===== DATA =====

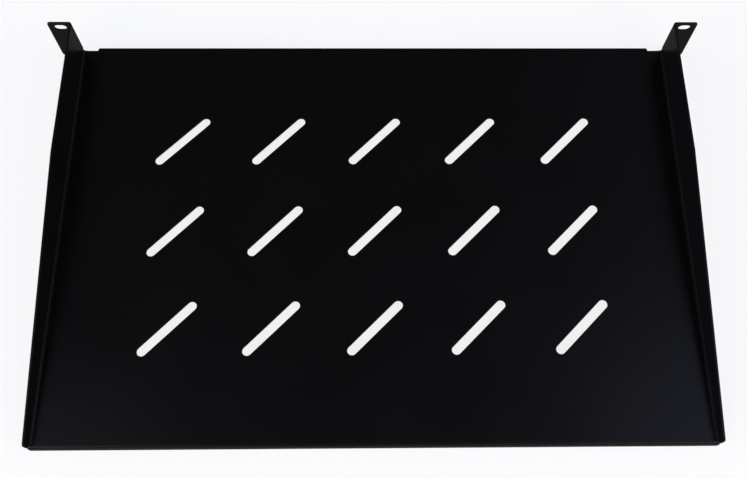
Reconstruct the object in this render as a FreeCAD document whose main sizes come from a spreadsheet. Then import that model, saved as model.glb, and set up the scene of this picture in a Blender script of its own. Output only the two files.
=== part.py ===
# Cantilever rack shelf, one unit high: a single steel sheet, cut, pierced and folded.
# Millimetres, +Z up, +X to the right and +Y to the front, where the shelf bolts to the rack.
# Inside the body the front face of the ears is Y = 0 and the lowest edges are Z = 0.
import FreeCAD, Part
import math
import os

import Sketcher
from FreeCAD import Vector

os.makedirs("parts", exist_ok=True)
doc = FreeCAD.newDocument("CantileverRackShelf")

# ---- driving dimensions ----
dimensions = [
    ("boltSpan", 465.1, "between the bolt slots of the two ears, as in every 19 inch rack"),
    ("boltPitch", 31.75, "between the two bolt slots of one ear"),
    ("boltSlotLength", 9, "bolt slot, end to end"),
    ("boltSlotWidth", 6.5, "bolt slot, side to side, for an M6 screw"),
    ("earOutward", 8.75, "centre of a bolt slot to the outer end of its ear"),
    ("earInward", 8.05, "centre of a bolt slot to the outer face of the side wall"),
    ("earMargin", 5.925, "centre of a bolt slot to the nearer level edge of its ear"),
    ("earCorner", 2, "corner radius of an ear"),
    ("depth", 302, "front face of the ears to back face of the rear lip"),
    ("deckHeight", 9, "top of the deck above the lower edges of the lips"),
    ("gauge", 1.5, "thickness of the sheet"),
    ("bendInside", 1, "inside radius of every fold"),
    ("foldLap", 5, "length of flat sheet drawn with each folded edge"),
    ("fullWall", 106, "length of side wall at full height, from the front"),
    ("rearWall", 9, "height of a side wall above the deck at its rear end"),
    ("wallCorner", 2, "corner radius at the rear end of a side wall"),
    ("frontLipInset", 12.5, "side of the shelf to the end of the front lip, at the fold"),
    ("frontLipMitre", 7, "length cut from each lower corner of the front lip"),
    ("notchSetback", 0.75, "fold of the front lip back to the edge of the corner notches"),
    ("reliefWidth", 0.8, "diameter of the bend relief in each rear corner"),
    ("cornerGap", 0.2, "across the slit between wall fold and rear lip fold, along the lip"),
    ("slotColumns", 5, "vent slots across the deck"),
    ("slotRows", 3, "vent slots from front to back"),
    ("columnPitch", 70.5, "between neighbouring slots across the deck"),
    ("rowPitch", 71, "between neighbouring slots from front to back"),
    ("slotLength", 51, "vent slot, end to end"),
    ("slotWidth", 6.5, "vent slot, side to side"),
    ("slotAngle", 45, "vent slot, degrees from the width of the deck"),
]
sheet = doc.addObject("Spreadsheet::Sheet", "dims")
for row, (alias, size, meaning) in enumerate(dimensions, start=1):
    sheet.set(f"A{row}", meaning)
    sheet.set(f"B{row}", str(size))
    sheet.setAlias(f"B{row}", alias)
doc.recompute()

# lengths that follow from the driving ones
outerBend = "(dims.bendInside + dims.gauge)"
halfRack = "(dims.boltSpan / 2 + dims.earOutward)"
halfBody = "(dims.boltSpan / 2 - dims.earInward)"
unitHeight = "(dims.boltPitch + 2 * dims.earMargin)"
wallFoot = "(dims.deckHeight + dims.bendInside)"
rearFold = f"(dims.depth - {outerBend})"

# how a sketch numbers its origin and axes, and the points of a line or an arc
origin = acrossAxis = -1
uprightAxis = acrossAxis - 1
startPoint, endPoint, centrePoint = range(1, 4)


def worth(formula):
    """The number that a formula on the sheet has now."""
    return float(sheet.evalExpression(formula))


def originPart(body, role):
    """A plane or axis of the body's own origin."""
    return next(part for part in body.Origin.OriginFeatures if part.Role == role)


def newSketch(body, name, role, offset="0"):
    """An empty sketch on an origin plane of the body, or offset from it along its normal."""
    sketch = body.newObject("Sketcher::SketchObject", name)
    sketch.AttachmentSupport = [(originPart(body, role), "")]
    sketch.MapMode = "FlatFace"
    sketch.setExpression("AttachmentOffset.Base.z", offset)
    return sketch


def join(sketch, kind, *elements):
    """A constraint without a size."""
    sketch.addConstraint(Sketcher.Constraint(kind, *elements))


def bind(sketch, kind, *elements, formula):
    """A sized constraint whose size is a formula on the sheet."""
    index = sketch.addConstraint(Sketcher.Constraint(kind, *elements, worth(formula)))
    sketch.setExpression(f"Constraints[{index}]", formula)


def placePoint(sketch, element, point, across, up):
    """Holds a point of the sketch at two formulas, or on an axis where one is 0."""
    for kind, axis, formula in (("DistanceX", uprightAxis, across), ("DistanceY", acrossAxis, up)):
        if formula == "0":
            join(sketch, "PointOnObject", element, point, axis)
        else:
            bind(sketch, kind, origin, startPoint, element, point, formula=formula)


def drawSection(sketch, runs):
    """A closed section of level and upright runs, in order round the outline.

    Each run is (direction, place, radius): a level run is placed by its height, an upright one
    by its distance across, and radius rounds the corner that joins it to the next run.
    """
    places = [worth(place) for _, place, _ in runs]
    corners = []
    for index, (direction, _, _) in enumerate(runs):
        here, following = places[index], places[(index + 1) % len(runs)]
        across, up = (following, here) if direction == "level" else (here, following)
        corners.append(Vector(across, up, 0))
    radii = [worth(radius) for _, _, radius in runs]
    starts = []
    ends = []
    for index, corner in enumerate(corners):
        before = corners[index - 1]
        along = (corner - before).normalize()
        starts.append(before + along * radii[index - 1])
        ends.append(corner - along * radii[index])
    lines = [sketch.addGeometry(Part.LineSegment(a, b)) for a, b in zip(starts, ends)]
    for index, (direction, place, radius) in enumerate(runs):
        line, following = lines[index], lines[(index + 1) % len(runs)]
        level = direction == "level"
        join(sketch, "Horizontal" if level else "Vertical", line)
        if place == "0":
            axis = acrossAxis if level else uprightAxis
            join(sketch, "PointOnObject", line, startPoint, axis)
        else:
            kind = "DistanceY" if level else "DistanceX"
            bind(sketch, kind, origin, startPoint, line, startPoint, formula=place)
        if radius == "0":
            join(sketch, "Coincident", line, endPoint, following, startPoint)
            continue
        leave, arrive = ends[index], starts[(index + 1) % len(runs)]
        middle = leave + arrive - corners[index]
        turnsLeft = (leave - middle).cross(arrive - middle).z > 0
        first, last = (leave, arrive) if turnsLeft else (arrive, leave)
        angles = [math.atan2(point.y - middle.y, point.x - middle.x) for point in (first, last)]
        circle = Part.Circle(middle, Vector(0, 0, 1), radii[index])
        arc = sketch.addGeometry(Part.ArcOfCircle(circle, *angles))
        near, far = (startPoint, endPoint) if turnsLeft else (endPoint, startPoint)
        join(sketch, "Tangent", line, endPoint, arc, near)
        join(sketch, "Tangent", arc, far, following, startPoint)
        bind(sketch, "Radius", arc, formula=radius)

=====

INSTRUCTION → Write down every line of the data exactly as it appears above.

WRITTEN REPLY →
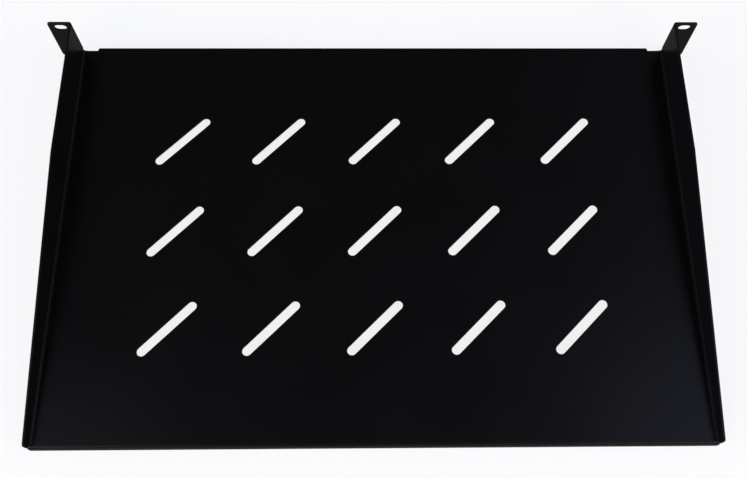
Reconstruct the object in this render as a FreeCAD document whose main sizes come from a spreadsheet. Then import that model, saved as model.glb, and set up the scene of this picture in a Blender script of its own. Output only the two files.
=== part.py ===
# Cantilever rack shelf, one unit high: a single steel sheet, cut, pierced and folded.
# Millimetres, +Z up, +X to the right and +Y to the front, where the shelf bolts to the rack.
# Inside the body the front face of the ears is Y = 0 and the lowest edges are Z = 0.
import FreeCAD, Part
import math
import os

import Sketcher
from FreeCAD import Vector

os.makedirs("parts", exist_ok=True)
doc = FreeCAD.newDocument("CantileverRackShelf")

# ---- driving dimensions ----
dimensions = [
    ("boltSpan", 465.1, "between the bolt slots of the two ears, as in every 19 inch rack"),
    ("boltPitch", 31.75, "between the two bolt slots of one ear"),
    ("boltSlotLength", 9, "bolt slot, end to end"),
    ("boltSlotWidth", 6.5, "bolt slot, side to side, for an M6 screw"),
    ("earOutward", 8.75, "centre of a bolt slot to the outer end of its ear"),
    ("earInward", 8.05, "centre of a bolt slot to the outer face of the side wall"),
    ("earMargin", 5.925, "centre of a bolt slot to the nearer level edge of its ear"),
    ("earCorner", 2, "corner radius of an ear"),
    ("depth", 302, "front face of the ears to back face of the rear lip"),
    ("deckHeight", 9, "top of the deck above the lower edges of the lips"),
    ("gauge", 1.5, "thickness of the sheet"),
    ("bendInside", 1, "inside radius of every fold"),
    ("foldLap", 5, "length of flat sheet drawn with each folded edge"),
    ("fullWall", 106, "length of side wall at full height, from the front"),
    ("rearWall", 9, "height of a side wall above the deck at its rear end"),
    ("wallCorner", 2, "corner radius at the rear end of a side wall"),
    ("frontLipInset", 12.5, "side of the shelf to the end of the front lip, at the fold"),
    ("frontLipMitre", 7, "length cut from each lower corner of the front lip"),
    ("notchSetback", 0.75, "fold of the front lip back to the edge of the corner notches"),
    ("reliefWidth", 0.8, "diameter of the bend relief in each rear corner"),
    ("cornerGap", 0.2, "across the slit between wall fold and rear lip fold, along the lip"),
    ("slotColumns", 5, "vent slots across the deck"),
    ("slotRows", 3, "vent slots from front to back"),
    ("columnPitch", 70.5, "between neighbouring slots across the deck"),
    ("rowPitch", 71, "between neighbouring slots from front to back"),
    ("slotLength", 51, "vent slot, end to end"),
    ("slotWidth", 6.5, "vent slot, side to side"),
    ("slotAngle", 45, "vent slot, degrees from the width of the deck"),
]
sheet = doc.addObject("Spreadsheet::Sheet", "dims")
for row, (alias, size, meaning) in enumerate(dimensions, start=1):
    sheet.set(f"A{row}", meaning)
    sheet.set(f"B{row}", str(size))
    sheet.setAlias(f"B{row}", alias)
doc.recompute()

# lengths that follow from the driving ones
outerBend = "(dims.bendInside + dims.gauge)"
halfRack = "(dims.boltSpan / 2 + dims.earOutward)"
halfBody = "(dims.boltSpan / 2 - dims.earInward)"
unitHeight = "(dims.boltPitch + 2 * dims.earMargin)"
wallFoot = "(dims.deckHeight + dims.bendInside)"
rearFold = f"(dims.depth - {outerBend})"

# how a sketch numbers its origin and axes, and the points of a line or an arc
origin = acrossAxis = -1
uprightAxis = acrossAxis - 1
startPoint, endPoint, centrePoint = range(1, 4)


def worth(formula):
    """The number that a formula on the sheet has now."""
    return float(sheet.evalExpression(formula))


def originPart(body, role):
    """A plane or axis of the body's own origin."""
    return next(part for part in body.Origin.OriginFeatures if part.Role == role)


def newSketch(body, name, role, offset="0"):
    """An empty sketch on an origin plane of the body, or offset from it along its normal."""
    sketch = body.newObject("Sketcher::SketchObject", name)
    sketch.AttachmentSupport = [(originPart(body, role), "")]
    sketch.MapMode = "FlatFace"
    sketch.setExpression("AttachmentOffset.Base.z", offset)
    return sketch


def join(sketch, kind, *elements):
    """A constraint without a size."""
    sketch.addConstraint(Sketcher.Constraint(kind, *elements))


def bind(sketch, kind, *elements, formula):
    """A sized constraint whose size is a formula on the sheet."""
    index = sketch.addConstraint(Sketcher.Constraint(kind, *elements, worth(formula)))
    sketch.setExpression(f"Constraints[{index}]", formula)


def placePoint(sketch, element, point, across, up):
    """Holds a point of the sketch at two formulas, or on an axis where one is 0."""
    for kind, axis, formula in (("DistanceX", uprightAxis, across), ("DistanceY", acrossAxis, up)):
        if formula == "0":
            join(sketch, "PointOnObject", element, point, axis)
        else:
            bind(sketch, kind, origin, startPoint, element, point, formula=formula)


def drawSection(sketch, runs):
    """A closed section of level and upright runs, in order round the outline.

    Each run is (direction, place, radius): a level run is placed by its height, an upright one
    by its distance across, and radius rounds the corner that joins it to the next run.
    """
    places = [worth(place) for _, place, _ in runs]
    corners = []
    for index, (direction, _, _) in enumerate(runs):
        here, following = places[index], places[(index + 1) % len(runs)]
        across, up = (following, here) if direction == "level" else (here, following)
        corners.append(Vector(across, up, 0))
    radii = [worth(radius) for _, _, radius in runs]
    starts = []
    ends = []
    for index, corner in enumerate(corners):
        before = corners[index - 1]
        along = (corner - before).normalize()
        starts.append(before + along * radii[index - 1])
        ends.append(corner - along * radii[index])
    lines = [sketch.addGeometry(Part.LineSegment(a, b)) for a, b in zip(starts, ends)]
    for index, (direction, place, radius) in enumerate(runs):
        line, following = lines[index], lines[(index + 1) % len(runs)]
        level = direction == "level"
        join(sketch, "Horizontal" if level else "Vertical", line)
        if place == "0":
            axis = acrossAxis if level else uprightAxis
            join(sketch, "PointOnObject", line, startPoint, axis)
        else:
            kind = "DistanceY" if level else "DistanceX"
            bind(sketch, kind, origin, startPoint, line, startPoint, formula=place)
        if radius == "0":
            join(sketch, "Coincident", line, endPoint, following, startPoint)
            continue
        leave, arrive = ends[index], starts[(index + 1) % len(runs)]
        middle = leave + arrive - corners[index]
        turnsLeft = (leave - middle).cross(arrive - middle).z > 0
        first, last = (leave, arrive) if turnsLeft else (arrive, leave)
        angles = [math.atan2(point.y - middle.y, point.x - middle.x) for point in (first, last)]
        circle = Part.Circle(middle, Vector(0, 0, 1), radii[index])
        arc = sketch.addGeometry(Part.ArcOfCircle(circle, *angles))
        near, far = (startPoint, endPoint) if turnsLeft else (endPoint, startPoint)
        join(sketch, "Tangent", line, endPoint, arc, near)
        join(sketch, "Tangent", arc, far, following, startPoint)
        bind(sketch, "Radius", arc, formula=radius)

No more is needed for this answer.